-- start --

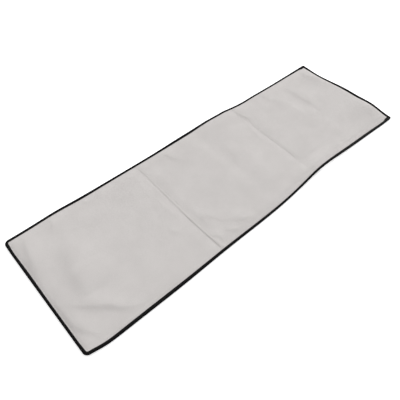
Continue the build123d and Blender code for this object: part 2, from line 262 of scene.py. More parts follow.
FOLDS = (  # panel, width of the steep and of the gentle side, height, route from end to end
    ("left", 30, 90, 4.9, [(0.285, 0.82), (0.215, 0.65), (0.175, 0.49), (0.16, 0.33)]),
    ("left", 28, 70, 3.2, [(0.225, 0.56), (0.205, 0.44), (0.18, 0.33)]),
    ("left", 10, 28, 3.2, [(0.07, 0.345), (0.165, 0.25), (0.25, 0.175), (0.3, 0.115), (0.39, 0.06)]),
    ("left", 9, 30, 2.6, [(0.036, 0.4), (0.036, 0.3), (0.046, 0.19), (0.11, 0.075)]),
    ("left", 12, 40, 3.0, [(0.1, 0.94), (0.055, 0.77), (0.036, 0.6)]),
    ("left", 6, 14, 1.1, [(0.29, 0.97), (0.286, 0.93), (0.275, 0.87)]),
    ("left", 6, 14, 0.8, [(0.53, 0.955), (0.545, 0.93), (0.57, 0.92)]),
    ("left", 8, 20, 0.9, [(0.825, 0.355), (0.844, 0.325), (0.87, 0.28)]),
    ("left", 5, 12, 0.7, [(0.972, 0.85), (0.965, 0.73), (0.963, 0.62)]),
    ("middle", 36, 95, 2.9, [(0.63, 0.99), (0.621, 0.63), (0.592, 0.3), (0.58, 0.18)]),
    ("middle", 26, 70, 1.8, [(0.554, 0.15), (0.532, 0.57), (0.496, 0.97)]),
    ("middle", 8, 20, 1.4, [(0.215, 0.95), (0.245, 0.875), (0.275, 0.8)]),
    ("middle", 7, 18, 0.9, [(0.025, 0.32), (0.107, 0.26), (0.156, 0.16)]),
    ("middle", 6, 15, 1.3, [(0.005, 0.16), (0.03, 0.12), (0.06, 0.08)]),
    ("middle", 13, 28, 2.6, [(0.19, 0.14), (0.27, 0.09), (0.335, 0.045)]),
    ("middle", 7, 16, 1.5, [(0.115, 0.105), (0.15, 0.078), (0.19, 0.05)]),
    ("middle", 6, 16, 0.9, [(0.987, 0.95), (0.961, 0.81), (0.925, 0.66)]),
    ("middle", 5, 14, 0.8, [(1.004, 0.42), (0.991, 0.32), (0.982, 0.22)]),
    ("right", 15, 50, 2.6, [(0.559, 0.9), (0.565, 0.69), (0.578, 0.44)]),
    ("right", 16, 40, 1.3, [(0.441, 0.54), (0.443, 0.68), (0.446, 0.82)]),
    ("right", 9, 24, 1.4, [(0.322, 0.99), (0.321, 0.9), (0.323, 0.76)]),
    ("right", 5, 12, 1.2, [(0.002, 0.88), (0.01, 0.83), (0.02, 0.78)]),
    ("right", 7, 20, 0.6, [(0.13, 0.185), (0.21, 0.19), (0.29, 0.18)]),
    ("right", 9, 26, 1.0, [(0.396, 0.486), (0.48, 0.465), (0.558, 0.45)]),
    ("right", 14, 40, 1.0, [(0.534, 0.19), (0.537, 0.3), (0.551, 0.42)]),
    ("right", 12, 34, 0.8, [(0.908, 0.222), (0.876, 0.145), (0.82, 0.075)]),
    ("right", 22, 60, 2.4, [(0.835, 0.95), (0.863, 0.82), (0.905, 0.7)]),
)


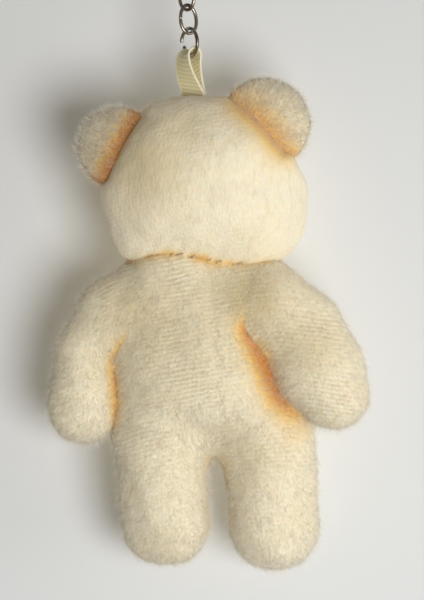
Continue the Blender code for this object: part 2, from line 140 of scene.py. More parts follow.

-- end --

Which lines of the data include "object"? Copy each of them.

_Exercise result_
Continue the build123d and Blender code for this object: part 2, from line 262 of scene.py. More parts follow.
Continue the Blender code for this object: part 2, from line 140 of scene.py. More parts follow.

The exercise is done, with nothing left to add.